> _DESCRIPTION OF THE TASK_
Copy all of the material below exactly.
★ ★ ★ ★ ★
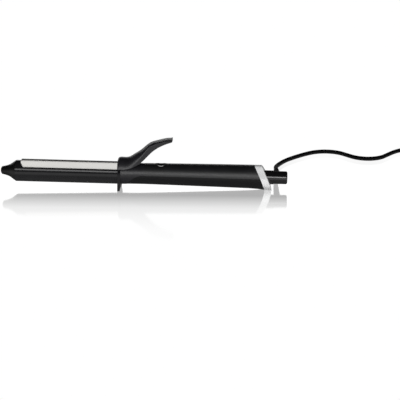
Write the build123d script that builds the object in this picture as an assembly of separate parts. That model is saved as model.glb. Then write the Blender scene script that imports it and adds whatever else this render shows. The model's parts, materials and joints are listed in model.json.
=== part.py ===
from build123d import *

import math
import os

os.makedirs("parts", exist_ok=True)

# A curling iron lying on its stand foot and the heel of its handle.
# Lengths are in millimetres. The iron is drawn along its own axis: x runs from the cool tip
# to the swivel, z is up from the barrel's axis. Everything is then tilted onto its two feet.

# ---- driving dimensions: stations along the iron, measured from the tip ----
TIP_END = 19.3
BARREL_END = 144.0
STAND_END = 147.7
COLLAR_END = 176.5
SOCKET_END = 333.4
CAP_START = 333.5
IRON_LENGTH = 350.0

# ---- barrel and heater ----
BARREL_R = 13.0
BARREL_WALL = 1.2
BORE_R = BARREL_R - BARREL_WALL
SPREADER_R = 11.5
SPREADER_X = (36.0, 120.0)
SPREADER_TAIL = 134.0
HEATER_T = 2.6
HEATER_HALF_W = 7.5
SENSOR_R = HEATER_T / 2
SENSOR_Y = 4.5
NECK_R = 10.65
BUSH_X = (135.0, 172.0)
BUSH_BORE_R = 8.6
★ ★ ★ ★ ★
> _SOLUTION TO THIS TASK_
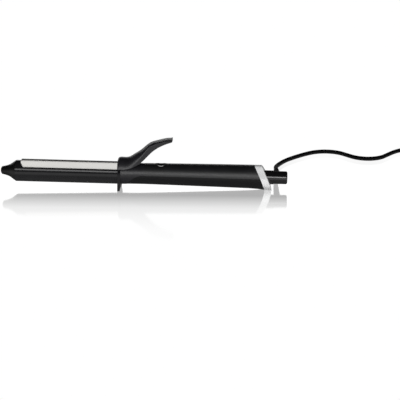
Write the build123d script that builds the object in this picture as an assembly of separate parts. That model is saved as model.glb. Then write the Blender scene script that imports it and adds whatever else this render shows. The model's parts, materials and joints are listed in model.json.
=== part.py ===
from build123d import *

import math
import os

os.makedirs("parts", exist_ok=True)

# A curling iron lying on its stand foot and the heel of its handle.
# Lengths are in millimetres. The iron is drawn along its own axis: x runs from the cool tip
# to the swivel, z is up from the barrel's axis. Everything is then tilted onto its two feet.

# ---- driving dimensions: stations along the iron, measured from the tip ----
TIP_END = 19.3
BARREL_END = 144.0
STAND_END = 147.7
COLLAR_END = 176.5
SOCKET_END = 333.4
CAP_START = 333.5
IRON_LENGTH = 350.0

# ---- barrel and heater ----
BARREL_R = 13.0
BARREL_WALL = 1.2
BORE_R = BARREL_R - BARREL_WALL
SPREADER_R = 11.5
SPREADER_X = (36.0, 120.0)
SPREADER_TAIL = 134.0
HEATER_T = 2.6
HEATER_HALF_W = 7.5
SENSOR_R = HEATER_T / 2
SENSOR_Y = 4.5
NECK_R = 10.65
BUSH_X = (135.0, 172.0)
BUSH_BORE_R = 8.6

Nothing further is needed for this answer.